• [Do this] Beginning at the line that contains "List this object's", reproduce every line to the end of the material without changing any of them.

• [The input]
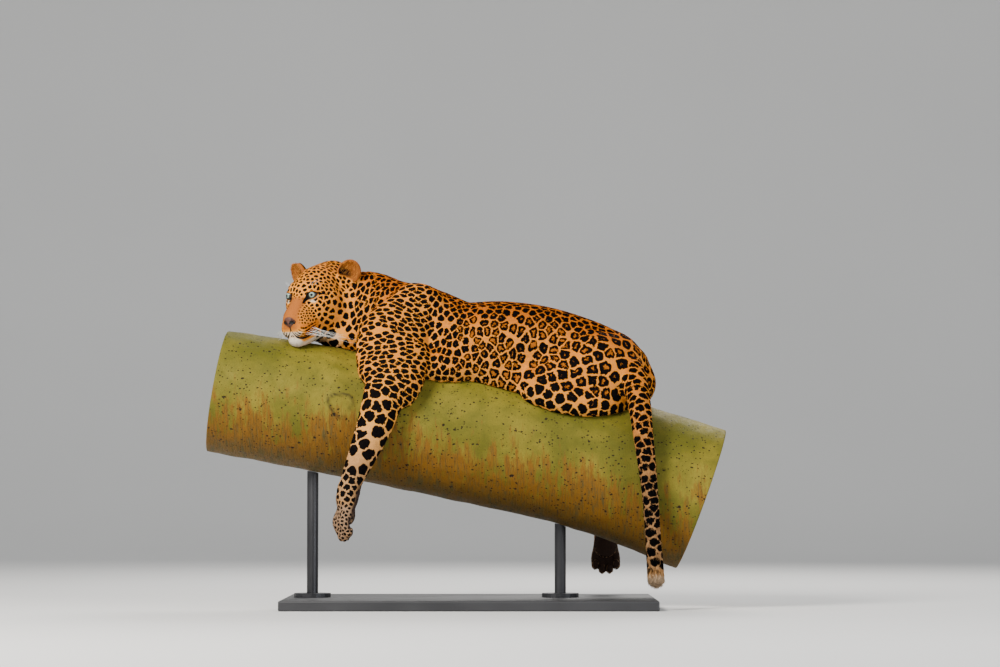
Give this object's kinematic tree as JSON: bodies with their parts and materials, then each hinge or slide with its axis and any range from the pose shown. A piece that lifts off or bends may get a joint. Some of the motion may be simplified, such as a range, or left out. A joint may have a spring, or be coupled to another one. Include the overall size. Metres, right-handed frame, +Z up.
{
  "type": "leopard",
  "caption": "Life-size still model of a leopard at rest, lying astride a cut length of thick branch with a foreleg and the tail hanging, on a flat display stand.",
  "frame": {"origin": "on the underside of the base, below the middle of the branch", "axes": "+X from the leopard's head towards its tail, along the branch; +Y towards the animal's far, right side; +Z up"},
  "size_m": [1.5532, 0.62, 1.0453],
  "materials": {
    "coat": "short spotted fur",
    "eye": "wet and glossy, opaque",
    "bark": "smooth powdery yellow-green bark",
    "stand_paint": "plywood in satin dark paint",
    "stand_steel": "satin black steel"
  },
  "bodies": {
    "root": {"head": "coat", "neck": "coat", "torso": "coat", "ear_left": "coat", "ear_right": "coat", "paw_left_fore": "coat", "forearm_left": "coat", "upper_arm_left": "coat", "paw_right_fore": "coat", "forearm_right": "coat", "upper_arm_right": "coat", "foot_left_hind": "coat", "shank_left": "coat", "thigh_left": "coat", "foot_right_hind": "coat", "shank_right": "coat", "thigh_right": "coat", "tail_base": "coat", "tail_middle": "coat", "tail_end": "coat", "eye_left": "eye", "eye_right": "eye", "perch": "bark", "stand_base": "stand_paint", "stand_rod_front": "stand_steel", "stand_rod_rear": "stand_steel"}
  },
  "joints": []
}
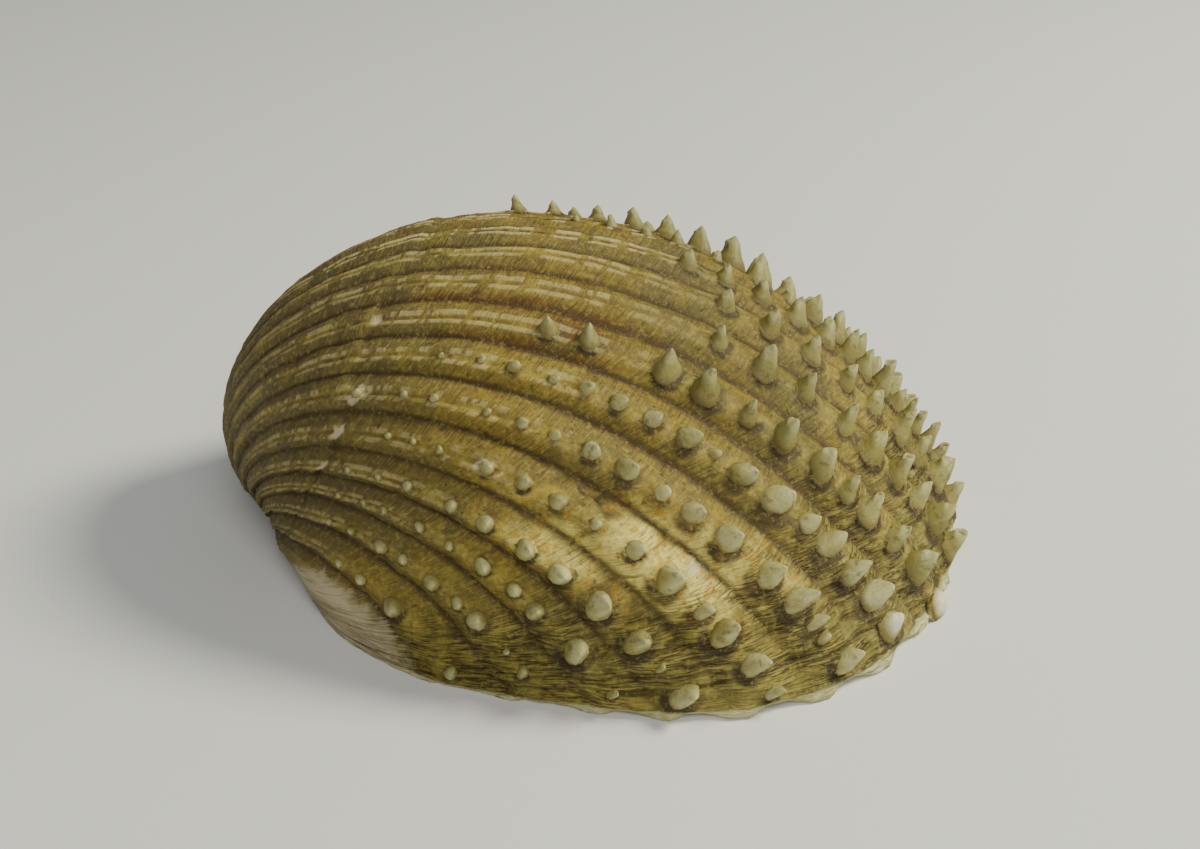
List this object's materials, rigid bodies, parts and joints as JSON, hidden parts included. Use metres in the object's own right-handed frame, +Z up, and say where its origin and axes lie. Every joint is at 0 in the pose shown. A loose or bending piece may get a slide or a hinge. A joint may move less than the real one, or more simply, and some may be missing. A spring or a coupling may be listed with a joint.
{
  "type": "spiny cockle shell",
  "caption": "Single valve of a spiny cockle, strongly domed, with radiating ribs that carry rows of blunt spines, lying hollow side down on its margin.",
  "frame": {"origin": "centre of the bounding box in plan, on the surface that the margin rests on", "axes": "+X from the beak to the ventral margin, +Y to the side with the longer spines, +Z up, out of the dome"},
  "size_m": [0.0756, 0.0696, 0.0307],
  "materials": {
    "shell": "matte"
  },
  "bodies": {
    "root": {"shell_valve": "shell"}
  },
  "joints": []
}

• [Solution below]
List this object's materials, rigid bodies, parts and joints as JSON, hidden parts included. Use metres in the object's own right-handed frame, +Z up, and say where its origin and axes lie. Every joint is at 0 in the pose shown. A loose or bending piece may get a slide or a hinge. A joint may move less than the real one, or more simply, and some may be missing. A spring or a coupling may be listed with a joint.
{
  "type": "spiny cockle shell",
  "caption": "Single valve of a spiny cockle, strongly domed, with radiating ribs that carry rows of blunt spines, lying hollow side down on its margin.",
  "frame": {"origin": "centre of the bounding box in plan, on the surface that the margin rests on", "axes": "+X from the beak to the ventral margin, +Y to the side with the longer spines, +Z up, out of the dome"},
  "size_m": [0.0756, 0.0696, 0.0307],
  "materials": {
    "shell": "matte"
  },
  "bodies": {
    "root": {"shell_valve": "shell"}
  },
  "joints": []
}